Daraus leiten sich für die EUK die Ziele von EPSAS ab - in erster Linie mehr
1. Transparenz und
2. Vergleichbarkeit
der Datenlage zur Darstellung und Analyse der Haushaltslage in der EU. Dabei soll (wie die Nummerierung bereits andeutet) im Entwicklungsprozess zunächst die Priorität bei der Transparenz der Finanzdaten liegen und dann die Vergleichbarkeit »nachgeholt« werden.

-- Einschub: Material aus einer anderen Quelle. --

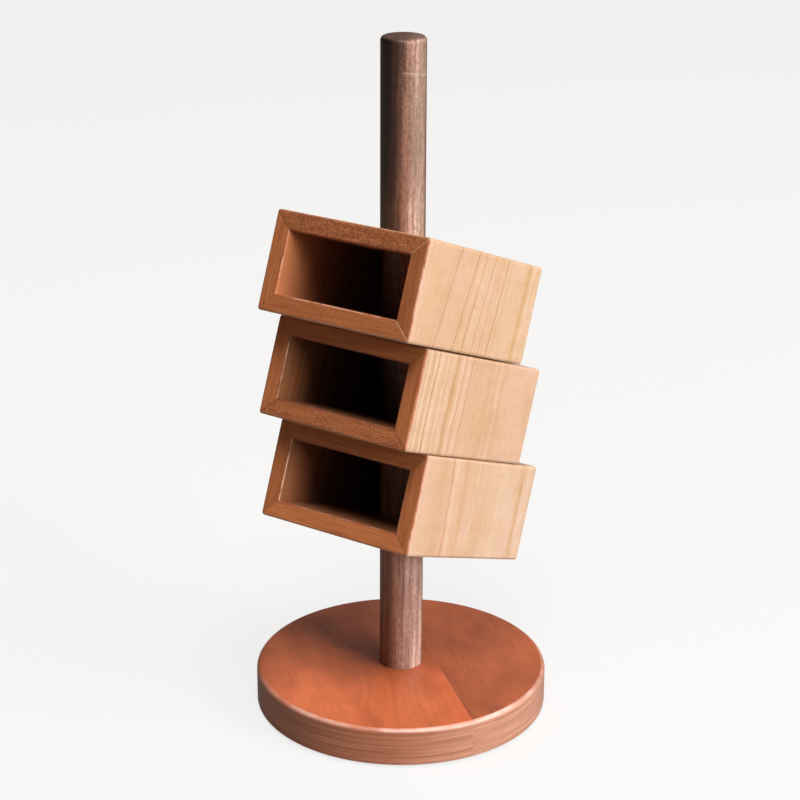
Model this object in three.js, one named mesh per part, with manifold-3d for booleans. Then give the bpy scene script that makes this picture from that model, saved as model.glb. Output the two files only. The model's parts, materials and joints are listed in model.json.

Auf einer höheren Ebene lassen sich daraus folgende Leitziele zur Legitimation der EPSAS identifizieren:
1. Bessere Vergleichbarkeit im öffentlichen Sektor
2. Bessere Vergleichbarkeit mit der Privatwirtschaft
3. Kompatibilität mit Volkswirtschaftlicher Gesamtrechnung (ESVG 2010)
4. Lieferung von entscheidungsrelevanten Informationen für die Stakeholder
Doch können die EPSAS/IPSAS diese »Versprechen« halten?
(…)
* Professor Dr. Arnim Goldbach lehrte an der Niedersächsischen Fachhochschule für Verwaltung und Rechtspflege und an der Kommunalen Fachhochschule für Verwaltung in Niedersachsen. Seine Forschungsschwerpunkte waren insbesondere Finanzbuchführung und Didaktik des Neuen Kommunalen Rechnungswesens. Seit 2008 ist der Autor freiberuflich als wissenschaftlicher Berater und Qualifizierer im Rahmen des Neuen Kommunalen Rechnungs- und Haushaltswesens tätig.
1 Da zu erwarten ist, dass die IPSAS die EPSAS klar determinieren werden, es letztere aber noch nicht gibt, werden wir nachfolgend immer auf die IPSAS Bezug nehmen und dass - wenn nötig - durch die Kennzeichnung »EPSAS/IPSAS« zum Ausdruck bringen.
2 Siehe dazu die Deutsche Bundesbank: Die Maastricht-Schulden: methodische Grundlagen sowie die Ermittlung und Entwicklung in Deutschland, Monatsbericht April 2018, Frankfurt am Main 4/2018, S. 59-81 (mit explizitem Bezug zu EPSAS auf S. 70 f.).